Verified step by step guidance1
Define the variable \( m(t) \) as the mass of sugar (in grams) in the tank at time \( t \) minutes. Since the tank volume is constant at 100 L, the concentration in the tank at time \( t \) is \( \frac{m(t)}{100} \) gm/L.
Set up the differential equation for the mass of sugar in the tank. The rate of change of mass \( \frac{dm}{dt} \) equals the rate of sugar entering minus the rate of sugar leaving:
\[ \frac{dm}{dt} = (\text{inflow rate}) \times (\text{inflow concentration}) - (\text{outflow rate}) \times (\text{tank concentration}) \]
Substitute the given values:
\[ \frac{dm}{dt} = 0.5 \times 20 - 0.5 \times \frac{m(t)}{100} \]
Simplify the differential equation to standard linear form:
\[ \frac{dm}{dt} = 10 - \frac{m(t)}{200} \]
Solve this first-order linear differential equation with the initial condition \( m(0) = 0 \) (since the tank starts with pure water). The solution will be of the form:
\[ m(t) = \text{steady-state mass} \times \left(1 - e^{-kt}\right) \]

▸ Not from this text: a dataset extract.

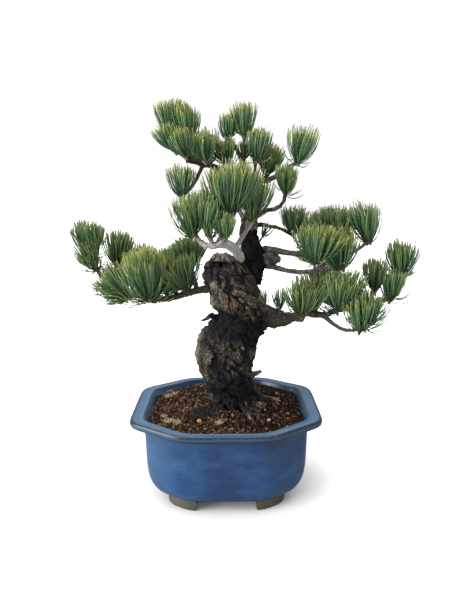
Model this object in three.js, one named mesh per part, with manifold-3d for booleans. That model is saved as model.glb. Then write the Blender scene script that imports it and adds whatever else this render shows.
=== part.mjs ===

where \( k \) is a positive constant related to the outflow rate and volume.
Determine the steady-state mass by setting \( \frac{dm}{dt} = 0 \) and solve for \( m \). Then, find the time \( t \) when \( m(t) \) reaches 95% of this steady-state value by solving:
\[ m(t) = 0.95 \times m_{steady-state} \]
Use the expression for \( m(t) \) to isolate \( t \).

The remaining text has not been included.